Nos últimos quatro anos, com Jair Bolsonaro na presidência, o golpe militar que a 31 de Março de 1964 derrubou o Governo democraticamente eleito de João Goulart passou a ser descrito como uma “revolução”. Bolsonaro, um entusiasta do período ditatorial, entrou numa batalha judicial durante a sua presidência pelo direito de poder comemorar o golpe militar, que chegou a designar como “grande dia da liberdade”.

Com Lula, que chegou a ser preso durante a ditadura, esperava-se uma mudança de 180 graus. O Partido dos Trabalhadores (PT) tem um historial de oposição à ditadura e foi com a ex-Presidente Dilma Rousseff que se instituiu a Comissão da Verdade, em 2011, como primeira entidade estatal para investigar as violações de direitos humanos durante o período ditatorial. A própria Dilma foi presa e torturada pelos militares por pertencer a organizações designadas como terroristas na altura.

Porém, o Governo federal decidiu ignorar o aniversário, dando instruções expressas a todos os ministérios e organismos públicos para que não façam manifestações para assinalar ou repudiar o golpe, que celebra 60 anos. O Ministério dos Direitos Humanos, chefiado pelo académico Sílvio Almeida, teve de cancelar uma acção de homenagem aos perseguidos pelo regime militar no Museu da República, no Palácio do Catete, no Rio de Janeiro, e até já tinha criado um slogan para uma campanha pública.

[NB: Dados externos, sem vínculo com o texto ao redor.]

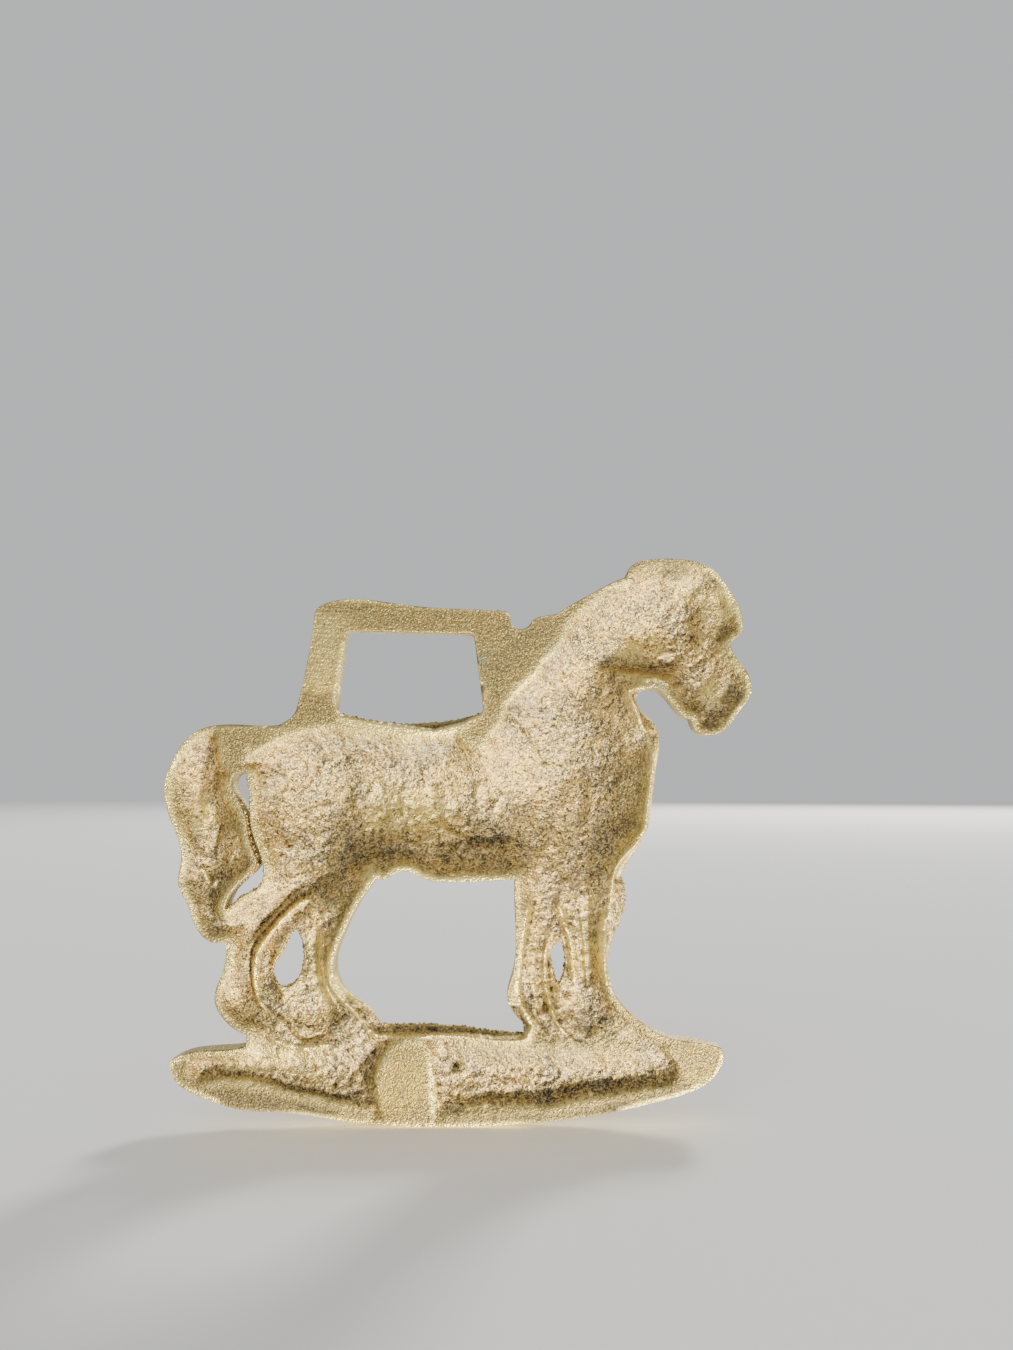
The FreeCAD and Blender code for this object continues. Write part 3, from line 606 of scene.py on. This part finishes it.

O objectivo, segundo a imprensa brasileira, é o de evitar situações de atrito com as Forças Armadas. Em Fevereiro, Lula disse que não queria “remoer no passado” e que os acontecimentos que levaram à instauração da ditadura “já fazem parte da história”. O Governo quer normalizar as relações com os militares na sequência da insurreição de Brasília de 8 de Janeiro de 2023 e da alegada tentativa de golpe de Estado que, segundo as investigações policiais, terá tido a participação de oficiais.

A ausência de qualquer acto para assinalar o aniversário do golpe militar ou para recordar as vítimas da ditadura motivou críticas de várias organizações que se têm empenhado pela defesa da memória histórica no Brasil. No mês passado, mais de 150 entidades subscreveram uma carta aberta em que criticam a postura de Lula, que acusam de “cobardia”.

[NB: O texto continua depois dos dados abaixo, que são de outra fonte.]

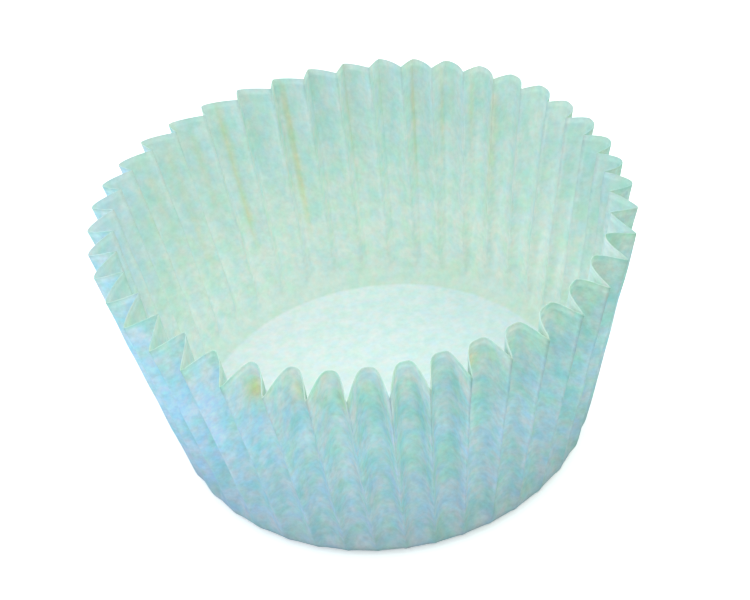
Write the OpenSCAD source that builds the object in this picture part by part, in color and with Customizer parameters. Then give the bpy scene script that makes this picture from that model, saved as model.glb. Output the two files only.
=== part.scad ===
// Cupcake liner: one round sheet of thin greaseproof paper, pressed into a pleated cup.
// It stands on its floor. The centre of the underside is the origin, +z is up,
// and the side that is nearest in the photograph faces -y.

/* [Cup] */
// Diameter of the bottom, where floor and wall would meet without the bend between them
base_d = 51; // [40:0.5:60]
// Diameter over the outer folds at the rim
rim_d = 63.4; // [55:0.1:85]
// Height of the outer folds at the rim
height = 31; // [20:0.5:45]
// Radius of the bend between floor and wall
bend_r = 2.7; // [1:0.1:6]
// Thickness of the paper
paper_t = 0.08; // [0.05:0.01:0.3]

/* [Pleats] */
// Number of pleats round the wall
pleats = 42; // [24:1:56]
// Direction of the first outer fold, in degrees from +x
first_fold = 5.6; // [0:0.1:15]
// Share of the sheet's full pleat depth that is left after pressing
fold_set = 0.94; // [0.6:0.01:1]
// Length of paper above the floor in which the pleats grow to their full depth
fold_start = 6; // [2:0.5:15]

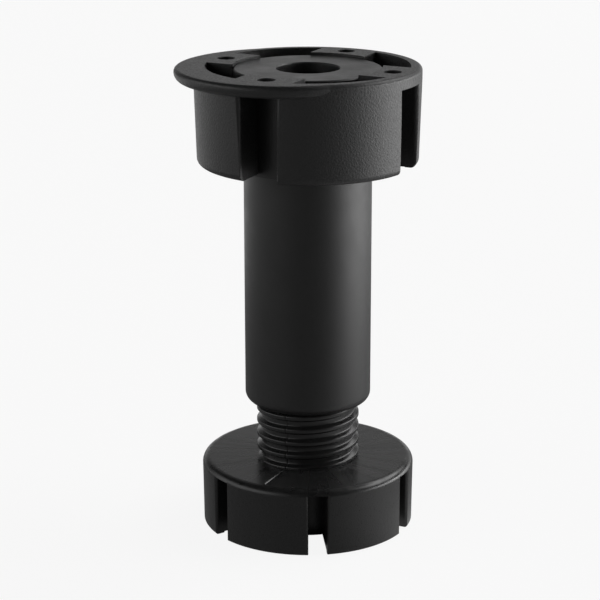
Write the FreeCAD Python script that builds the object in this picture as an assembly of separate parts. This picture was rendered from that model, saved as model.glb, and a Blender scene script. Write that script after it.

“Silenciar sobre o que foi aquele momento é abrir caminho para que parcelas da sociedade sigam acreditando em soluções autoritárias e projectos socioeconómicos regressivos”, declarou a Coligação Brasil por Memória, Verdade, Justiça, Reparação e Democracia, que junta vários grupos de defesa dos direitos humanos.

Também é alvo de críticas o adiamento constante por parte do Governo de Lula da reactivação da Comissão de Mortos e Desaparecidos, destinada a localizar vítimas do regime militar, corpos de mortos pela polícia política e indemnizar as famílias, que tinha sido extinta por Bolsonaro. Lula prometeu que o trabalho da comissão seria retomado com financiamento adicional, mas, mais de um ano depois de ter tomado posse, nada foi ainda feito.

Apesar das críticas, a população brasileira parece estar maioritariamente de acordo com a posição de Lula de não assinalar o aniversário do golpe de 1964. Uma sondagem do instituto Datafolha divulgada neste domingo mostra que 63% dos inquiridos defendem que a data deve ser ignorada, enquanto apenas 28% entendem que seria necessário assinalá-la.

O mesmo estudo mostra que 53% dos brasileiros estão convictos de que as hipóteses de o Brasil poder vir a tornar-se uma ditadura é remota, o que representa a fatia mais elevada desde 2020 a partilhar desta opinião, segundo a Folha de S. Paulo.